[BEGIN Extracted data]

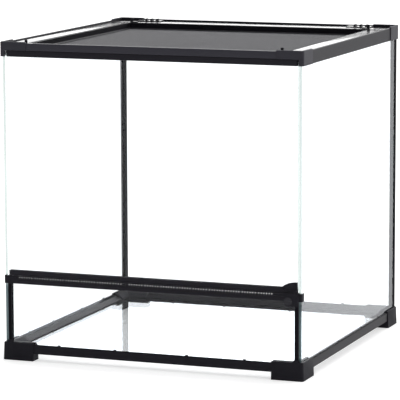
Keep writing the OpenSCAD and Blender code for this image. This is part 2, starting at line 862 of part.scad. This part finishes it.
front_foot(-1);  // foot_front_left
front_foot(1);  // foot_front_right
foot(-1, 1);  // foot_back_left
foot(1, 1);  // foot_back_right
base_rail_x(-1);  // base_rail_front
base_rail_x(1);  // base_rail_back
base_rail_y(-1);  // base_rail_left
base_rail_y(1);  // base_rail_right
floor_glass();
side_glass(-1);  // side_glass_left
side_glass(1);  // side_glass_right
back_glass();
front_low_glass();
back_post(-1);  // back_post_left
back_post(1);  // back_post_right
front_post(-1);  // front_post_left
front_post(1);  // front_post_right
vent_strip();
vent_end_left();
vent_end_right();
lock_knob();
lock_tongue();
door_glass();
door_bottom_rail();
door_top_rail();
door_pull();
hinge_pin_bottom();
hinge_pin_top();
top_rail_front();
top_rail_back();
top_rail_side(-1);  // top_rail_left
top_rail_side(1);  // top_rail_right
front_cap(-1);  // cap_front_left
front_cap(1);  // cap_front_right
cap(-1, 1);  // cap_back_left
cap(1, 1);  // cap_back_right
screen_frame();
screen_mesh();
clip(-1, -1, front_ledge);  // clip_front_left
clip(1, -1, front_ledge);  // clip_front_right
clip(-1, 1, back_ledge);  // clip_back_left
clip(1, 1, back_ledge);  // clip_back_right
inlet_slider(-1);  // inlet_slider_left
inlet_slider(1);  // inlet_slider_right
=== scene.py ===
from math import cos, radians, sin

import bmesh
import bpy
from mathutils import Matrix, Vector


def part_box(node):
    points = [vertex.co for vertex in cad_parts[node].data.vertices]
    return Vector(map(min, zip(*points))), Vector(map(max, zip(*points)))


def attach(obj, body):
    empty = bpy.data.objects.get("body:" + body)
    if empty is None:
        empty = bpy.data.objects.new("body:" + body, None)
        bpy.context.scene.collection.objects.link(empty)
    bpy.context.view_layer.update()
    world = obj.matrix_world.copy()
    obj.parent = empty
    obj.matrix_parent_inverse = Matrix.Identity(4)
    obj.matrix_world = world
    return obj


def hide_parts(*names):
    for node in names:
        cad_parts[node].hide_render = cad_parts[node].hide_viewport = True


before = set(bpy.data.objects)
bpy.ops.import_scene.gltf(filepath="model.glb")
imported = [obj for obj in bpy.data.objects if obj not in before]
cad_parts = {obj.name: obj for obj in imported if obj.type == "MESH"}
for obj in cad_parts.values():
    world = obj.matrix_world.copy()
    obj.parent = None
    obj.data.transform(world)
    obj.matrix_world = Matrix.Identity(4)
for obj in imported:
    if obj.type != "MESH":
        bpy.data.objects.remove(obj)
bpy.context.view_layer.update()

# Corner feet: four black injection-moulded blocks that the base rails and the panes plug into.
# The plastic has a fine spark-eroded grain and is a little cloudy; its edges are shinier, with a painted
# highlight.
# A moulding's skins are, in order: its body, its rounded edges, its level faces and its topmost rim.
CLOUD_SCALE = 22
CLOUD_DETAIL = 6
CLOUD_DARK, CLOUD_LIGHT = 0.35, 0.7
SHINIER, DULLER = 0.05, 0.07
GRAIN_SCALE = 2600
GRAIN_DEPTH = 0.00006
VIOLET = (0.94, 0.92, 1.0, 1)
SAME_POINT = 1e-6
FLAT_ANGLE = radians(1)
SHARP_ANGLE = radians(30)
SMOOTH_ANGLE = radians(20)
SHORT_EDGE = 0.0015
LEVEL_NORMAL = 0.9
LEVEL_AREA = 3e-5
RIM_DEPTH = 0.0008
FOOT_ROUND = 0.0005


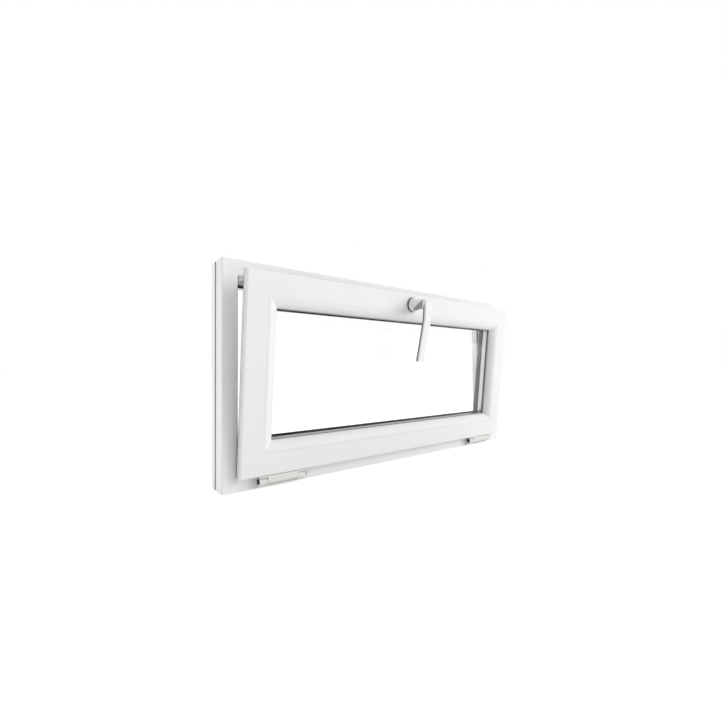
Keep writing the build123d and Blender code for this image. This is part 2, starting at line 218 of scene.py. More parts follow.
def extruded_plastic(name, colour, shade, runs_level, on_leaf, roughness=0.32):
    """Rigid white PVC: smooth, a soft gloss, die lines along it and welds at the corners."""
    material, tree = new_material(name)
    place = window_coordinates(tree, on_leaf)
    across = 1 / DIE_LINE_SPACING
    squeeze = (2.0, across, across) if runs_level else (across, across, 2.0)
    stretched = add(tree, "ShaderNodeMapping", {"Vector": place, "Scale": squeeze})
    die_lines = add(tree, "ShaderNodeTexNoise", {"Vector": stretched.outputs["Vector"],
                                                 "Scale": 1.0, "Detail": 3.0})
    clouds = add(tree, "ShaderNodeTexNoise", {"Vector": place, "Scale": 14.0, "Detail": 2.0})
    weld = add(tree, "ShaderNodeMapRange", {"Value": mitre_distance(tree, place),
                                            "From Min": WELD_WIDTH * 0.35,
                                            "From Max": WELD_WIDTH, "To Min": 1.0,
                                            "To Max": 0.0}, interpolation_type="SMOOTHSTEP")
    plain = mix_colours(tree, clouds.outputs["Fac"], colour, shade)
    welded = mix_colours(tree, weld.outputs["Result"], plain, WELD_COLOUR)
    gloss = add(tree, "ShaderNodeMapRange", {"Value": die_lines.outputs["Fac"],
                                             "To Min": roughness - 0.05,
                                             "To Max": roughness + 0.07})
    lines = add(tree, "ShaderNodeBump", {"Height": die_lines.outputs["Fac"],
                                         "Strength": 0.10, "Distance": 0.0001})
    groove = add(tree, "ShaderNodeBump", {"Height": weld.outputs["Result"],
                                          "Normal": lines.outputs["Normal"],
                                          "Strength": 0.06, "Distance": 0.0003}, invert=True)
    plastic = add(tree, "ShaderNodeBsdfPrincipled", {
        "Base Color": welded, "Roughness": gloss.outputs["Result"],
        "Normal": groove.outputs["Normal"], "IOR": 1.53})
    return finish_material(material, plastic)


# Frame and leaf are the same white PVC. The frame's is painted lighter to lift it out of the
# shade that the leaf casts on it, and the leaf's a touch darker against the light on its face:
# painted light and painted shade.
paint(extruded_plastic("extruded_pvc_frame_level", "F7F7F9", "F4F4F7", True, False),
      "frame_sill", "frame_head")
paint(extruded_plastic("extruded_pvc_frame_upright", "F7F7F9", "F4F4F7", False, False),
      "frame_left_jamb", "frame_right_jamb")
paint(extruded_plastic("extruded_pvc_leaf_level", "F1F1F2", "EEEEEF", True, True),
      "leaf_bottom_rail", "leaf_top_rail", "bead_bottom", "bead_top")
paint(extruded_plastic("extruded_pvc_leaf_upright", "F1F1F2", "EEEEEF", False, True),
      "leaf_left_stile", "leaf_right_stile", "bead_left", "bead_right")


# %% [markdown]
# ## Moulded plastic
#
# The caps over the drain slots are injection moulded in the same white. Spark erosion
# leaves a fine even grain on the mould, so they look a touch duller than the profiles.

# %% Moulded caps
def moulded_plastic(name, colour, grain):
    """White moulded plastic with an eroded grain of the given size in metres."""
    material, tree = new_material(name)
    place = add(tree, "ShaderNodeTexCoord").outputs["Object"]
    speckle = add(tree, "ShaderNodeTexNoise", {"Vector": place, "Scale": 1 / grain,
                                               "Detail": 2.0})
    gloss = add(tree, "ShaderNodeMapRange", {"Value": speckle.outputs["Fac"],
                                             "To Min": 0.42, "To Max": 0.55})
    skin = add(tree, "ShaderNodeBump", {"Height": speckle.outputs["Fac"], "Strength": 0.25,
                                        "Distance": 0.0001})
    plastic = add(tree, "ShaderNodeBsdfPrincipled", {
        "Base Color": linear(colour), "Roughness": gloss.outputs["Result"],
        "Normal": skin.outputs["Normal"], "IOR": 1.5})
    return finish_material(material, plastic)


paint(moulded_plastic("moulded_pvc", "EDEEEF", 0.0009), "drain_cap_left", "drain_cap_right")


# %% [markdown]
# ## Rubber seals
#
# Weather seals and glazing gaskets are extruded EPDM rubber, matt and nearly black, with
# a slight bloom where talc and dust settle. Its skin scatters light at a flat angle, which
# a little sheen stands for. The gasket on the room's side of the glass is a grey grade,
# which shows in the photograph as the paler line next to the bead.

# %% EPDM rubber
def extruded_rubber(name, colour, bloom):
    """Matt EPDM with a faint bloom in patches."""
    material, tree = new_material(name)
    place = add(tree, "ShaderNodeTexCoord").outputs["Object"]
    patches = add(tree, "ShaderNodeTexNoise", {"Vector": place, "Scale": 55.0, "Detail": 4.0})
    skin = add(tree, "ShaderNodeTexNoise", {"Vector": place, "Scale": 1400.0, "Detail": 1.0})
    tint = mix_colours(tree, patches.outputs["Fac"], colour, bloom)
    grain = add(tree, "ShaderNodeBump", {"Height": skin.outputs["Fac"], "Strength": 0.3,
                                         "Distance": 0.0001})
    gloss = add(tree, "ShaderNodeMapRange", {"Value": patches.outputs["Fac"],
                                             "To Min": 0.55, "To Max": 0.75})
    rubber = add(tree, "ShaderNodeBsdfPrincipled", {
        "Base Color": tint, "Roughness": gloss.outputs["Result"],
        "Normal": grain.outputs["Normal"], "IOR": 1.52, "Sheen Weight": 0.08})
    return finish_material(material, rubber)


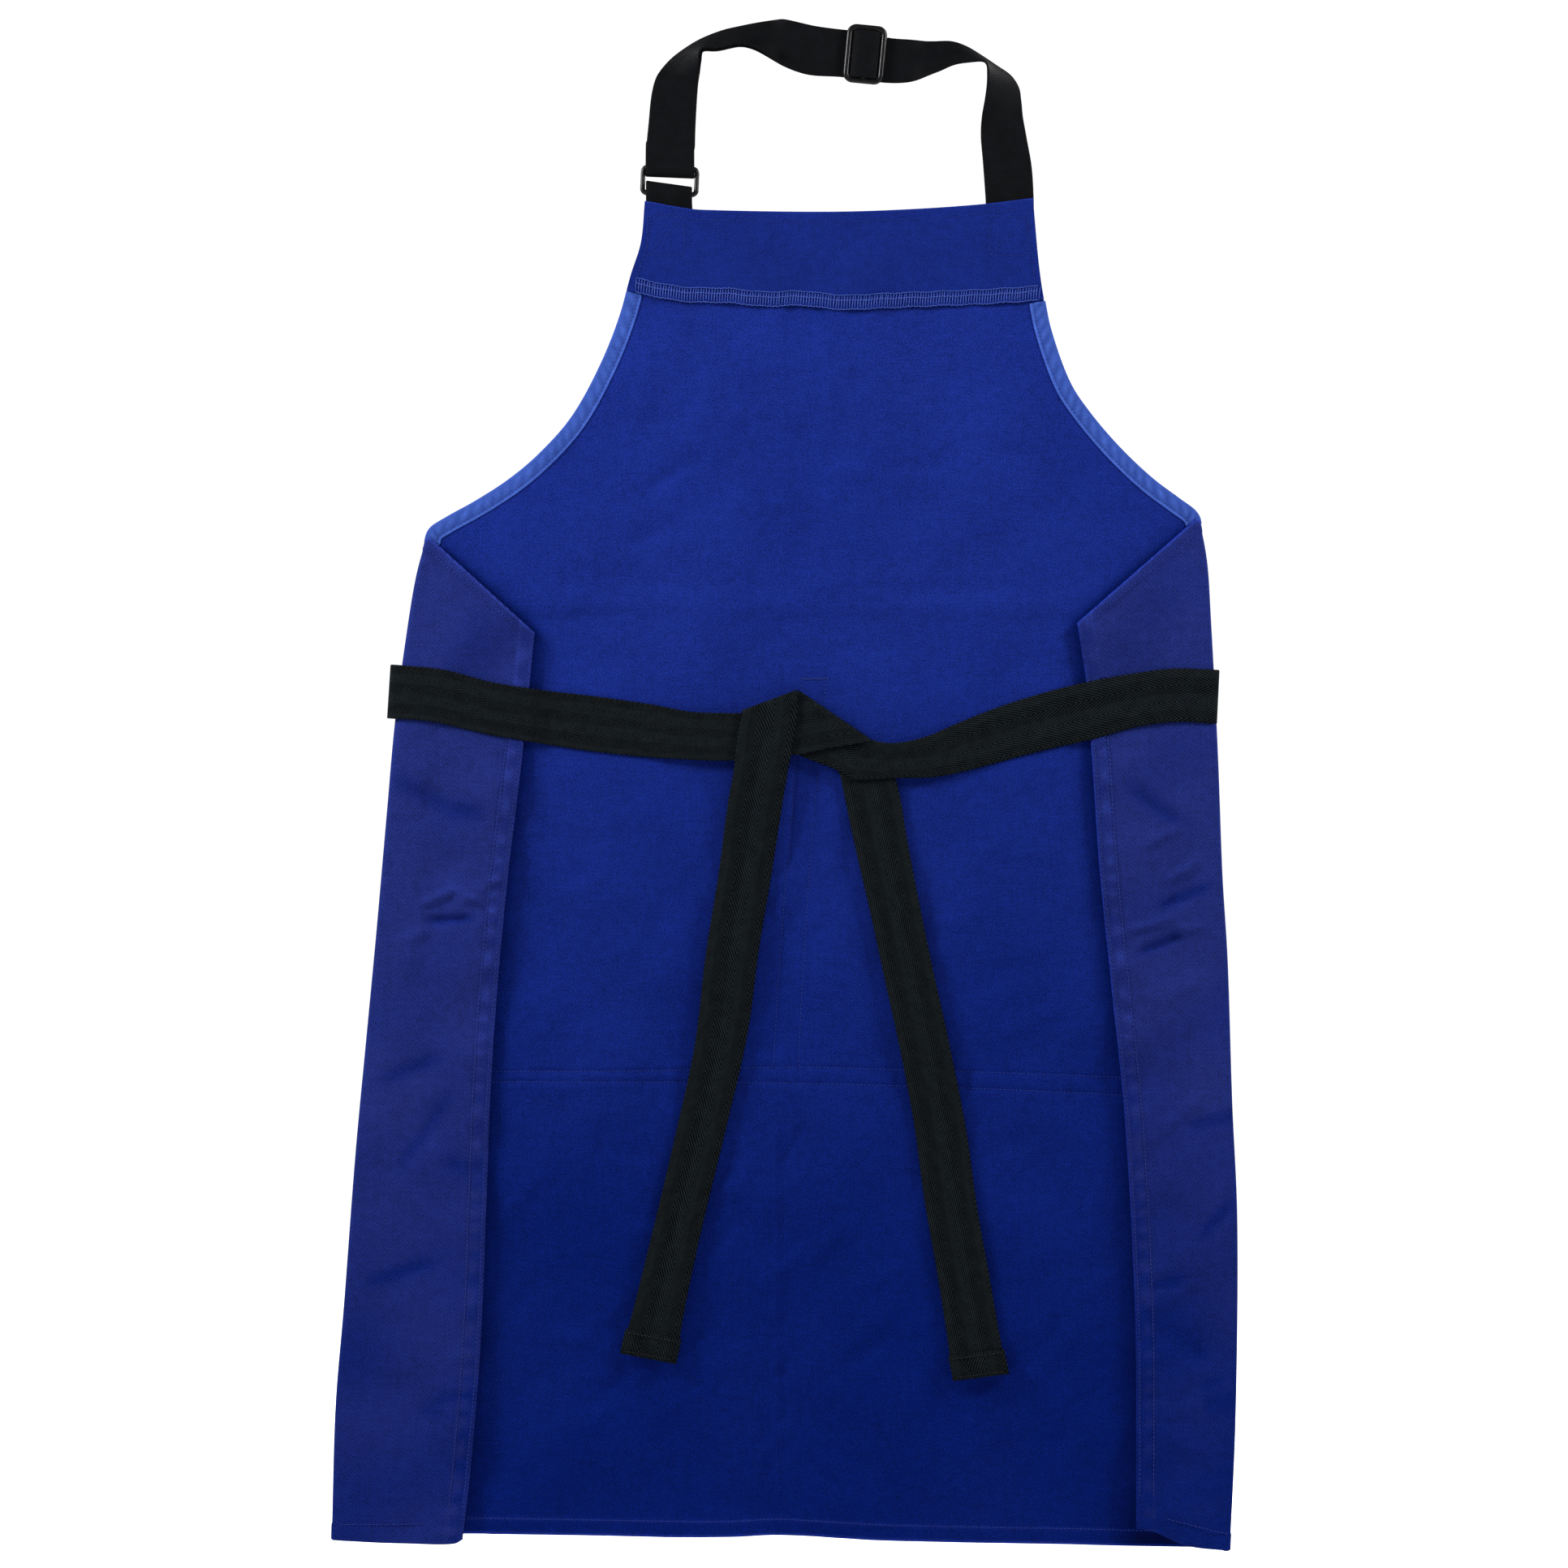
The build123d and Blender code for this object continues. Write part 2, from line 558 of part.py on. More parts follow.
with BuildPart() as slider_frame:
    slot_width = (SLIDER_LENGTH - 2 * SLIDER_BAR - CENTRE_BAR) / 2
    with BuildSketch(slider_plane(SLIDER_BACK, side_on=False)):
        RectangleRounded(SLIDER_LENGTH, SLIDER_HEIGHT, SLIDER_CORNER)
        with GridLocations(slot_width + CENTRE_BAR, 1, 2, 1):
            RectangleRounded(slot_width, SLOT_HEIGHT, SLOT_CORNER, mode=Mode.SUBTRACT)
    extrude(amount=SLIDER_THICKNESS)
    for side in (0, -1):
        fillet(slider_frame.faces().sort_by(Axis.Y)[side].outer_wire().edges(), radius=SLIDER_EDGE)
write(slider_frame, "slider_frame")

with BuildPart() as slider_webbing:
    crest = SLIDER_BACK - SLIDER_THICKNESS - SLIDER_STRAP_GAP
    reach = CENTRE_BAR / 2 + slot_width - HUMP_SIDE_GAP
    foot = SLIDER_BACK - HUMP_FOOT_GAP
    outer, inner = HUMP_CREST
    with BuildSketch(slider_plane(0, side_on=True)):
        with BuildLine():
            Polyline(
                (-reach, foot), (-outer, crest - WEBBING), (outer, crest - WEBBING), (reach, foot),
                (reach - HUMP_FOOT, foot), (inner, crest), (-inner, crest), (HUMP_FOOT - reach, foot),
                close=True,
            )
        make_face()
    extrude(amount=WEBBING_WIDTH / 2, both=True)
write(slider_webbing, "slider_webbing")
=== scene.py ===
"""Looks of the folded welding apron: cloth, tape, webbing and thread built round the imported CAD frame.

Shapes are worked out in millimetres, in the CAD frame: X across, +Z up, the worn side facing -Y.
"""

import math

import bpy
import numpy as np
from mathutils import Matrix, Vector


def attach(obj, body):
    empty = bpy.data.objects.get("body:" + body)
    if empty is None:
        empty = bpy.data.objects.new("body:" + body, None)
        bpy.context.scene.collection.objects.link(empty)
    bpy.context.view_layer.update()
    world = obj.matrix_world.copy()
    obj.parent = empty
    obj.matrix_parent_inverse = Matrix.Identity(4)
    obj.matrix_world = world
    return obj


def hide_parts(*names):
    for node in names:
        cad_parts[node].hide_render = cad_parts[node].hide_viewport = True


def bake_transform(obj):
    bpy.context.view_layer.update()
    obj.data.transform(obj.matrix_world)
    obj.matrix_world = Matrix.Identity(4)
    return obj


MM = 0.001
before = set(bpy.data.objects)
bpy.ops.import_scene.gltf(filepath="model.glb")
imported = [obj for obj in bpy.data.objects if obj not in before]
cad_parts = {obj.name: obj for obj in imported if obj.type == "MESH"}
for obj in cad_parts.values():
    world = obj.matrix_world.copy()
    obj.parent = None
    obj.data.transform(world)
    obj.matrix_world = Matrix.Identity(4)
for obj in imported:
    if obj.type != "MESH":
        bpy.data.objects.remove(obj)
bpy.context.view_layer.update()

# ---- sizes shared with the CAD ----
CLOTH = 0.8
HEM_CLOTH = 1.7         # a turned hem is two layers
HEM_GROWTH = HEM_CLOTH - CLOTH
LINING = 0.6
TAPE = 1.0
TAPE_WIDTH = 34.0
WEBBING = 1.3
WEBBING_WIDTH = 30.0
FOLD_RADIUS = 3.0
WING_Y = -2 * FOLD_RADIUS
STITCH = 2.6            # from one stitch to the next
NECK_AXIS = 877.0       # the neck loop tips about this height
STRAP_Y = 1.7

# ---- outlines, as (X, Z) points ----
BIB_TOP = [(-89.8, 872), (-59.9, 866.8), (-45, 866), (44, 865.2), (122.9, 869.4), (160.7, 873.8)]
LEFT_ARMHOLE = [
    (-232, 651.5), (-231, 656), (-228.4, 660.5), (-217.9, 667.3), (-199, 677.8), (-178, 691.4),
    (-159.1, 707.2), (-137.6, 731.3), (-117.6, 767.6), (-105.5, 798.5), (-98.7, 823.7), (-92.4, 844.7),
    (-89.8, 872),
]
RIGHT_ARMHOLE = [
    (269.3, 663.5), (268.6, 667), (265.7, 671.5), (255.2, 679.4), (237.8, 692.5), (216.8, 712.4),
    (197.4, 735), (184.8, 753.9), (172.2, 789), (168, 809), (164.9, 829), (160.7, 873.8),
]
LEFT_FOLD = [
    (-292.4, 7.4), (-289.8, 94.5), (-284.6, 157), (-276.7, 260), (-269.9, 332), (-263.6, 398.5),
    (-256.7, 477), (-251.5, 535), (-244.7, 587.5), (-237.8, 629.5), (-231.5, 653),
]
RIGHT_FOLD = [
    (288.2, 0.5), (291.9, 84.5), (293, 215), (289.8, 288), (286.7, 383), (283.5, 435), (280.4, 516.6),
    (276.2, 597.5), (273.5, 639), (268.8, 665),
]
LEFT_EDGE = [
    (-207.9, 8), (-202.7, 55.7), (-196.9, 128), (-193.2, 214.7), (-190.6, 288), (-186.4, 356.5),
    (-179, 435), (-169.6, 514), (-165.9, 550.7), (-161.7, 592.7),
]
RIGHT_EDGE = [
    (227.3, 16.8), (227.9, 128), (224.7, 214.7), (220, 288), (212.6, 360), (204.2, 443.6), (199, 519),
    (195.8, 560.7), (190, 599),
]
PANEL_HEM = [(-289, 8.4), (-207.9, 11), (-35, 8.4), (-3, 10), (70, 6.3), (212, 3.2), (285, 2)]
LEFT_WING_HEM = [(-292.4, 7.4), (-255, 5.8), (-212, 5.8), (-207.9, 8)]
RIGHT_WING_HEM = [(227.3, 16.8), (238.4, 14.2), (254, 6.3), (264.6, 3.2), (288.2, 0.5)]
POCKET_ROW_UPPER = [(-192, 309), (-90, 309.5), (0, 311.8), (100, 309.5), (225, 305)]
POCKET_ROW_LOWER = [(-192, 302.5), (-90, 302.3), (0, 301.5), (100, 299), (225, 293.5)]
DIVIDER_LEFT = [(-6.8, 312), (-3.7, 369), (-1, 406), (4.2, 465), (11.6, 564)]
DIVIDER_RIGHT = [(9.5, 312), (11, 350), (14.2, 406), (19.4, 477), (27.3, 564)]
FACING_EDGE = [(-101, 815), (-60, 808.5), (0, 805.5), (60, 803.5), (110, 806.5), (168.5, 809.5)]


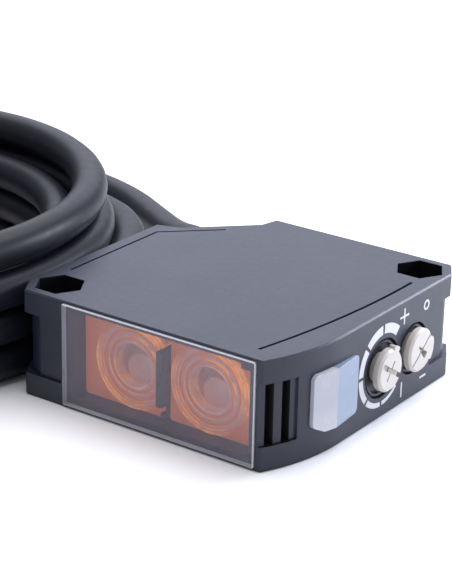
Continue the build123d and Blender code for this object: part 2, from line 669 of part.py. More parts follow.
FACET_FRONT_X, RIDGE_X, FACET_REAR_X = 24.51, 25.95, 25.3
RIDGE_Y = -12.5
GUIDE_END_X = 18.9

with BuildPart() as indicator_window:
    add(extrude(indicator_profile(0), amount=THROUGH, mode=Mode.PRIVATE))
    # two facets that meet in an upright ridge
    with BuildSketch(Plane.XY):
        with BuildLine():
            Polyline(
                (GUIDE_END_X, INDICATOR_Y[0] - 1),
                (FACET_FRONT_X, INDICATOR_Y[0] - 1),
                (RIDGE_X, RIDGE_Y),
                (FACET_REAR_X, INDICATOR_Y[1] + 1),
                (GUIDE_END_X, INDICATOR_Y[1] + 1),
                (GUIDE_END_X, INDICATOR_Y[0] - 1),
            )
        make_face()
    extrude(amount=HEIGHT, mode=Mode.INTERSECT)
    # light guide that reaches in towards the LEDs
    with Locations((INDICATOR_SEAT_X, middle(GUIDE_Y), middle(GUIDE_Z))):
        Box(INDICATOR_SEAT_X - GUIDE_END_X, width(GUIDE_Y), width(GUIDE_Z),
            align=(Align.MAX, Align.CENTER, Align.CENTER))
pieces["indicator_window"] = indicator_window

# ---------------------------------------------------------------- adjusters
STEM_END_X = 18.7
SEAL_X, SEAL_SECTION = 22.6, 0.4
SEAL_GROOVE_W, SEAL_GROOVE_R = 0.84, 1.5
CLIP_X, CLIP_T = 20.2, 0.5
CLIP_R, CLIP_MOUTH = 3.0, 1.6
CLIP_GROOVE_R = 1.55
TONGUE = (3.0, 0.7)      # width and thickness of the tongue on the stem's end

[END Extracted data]

• Task statement: Check each line above for the word "starting" and copy the ones that have it.

• Finished answer:
Keep writing the OpenSCAD and Blender code for this image. This is part 2, starting at line 862 of part.scad. This part finishes it.
Keep writing the build123d and Blender code for this image. This is part 2, starting at line 218 of scene.py. More parts follow.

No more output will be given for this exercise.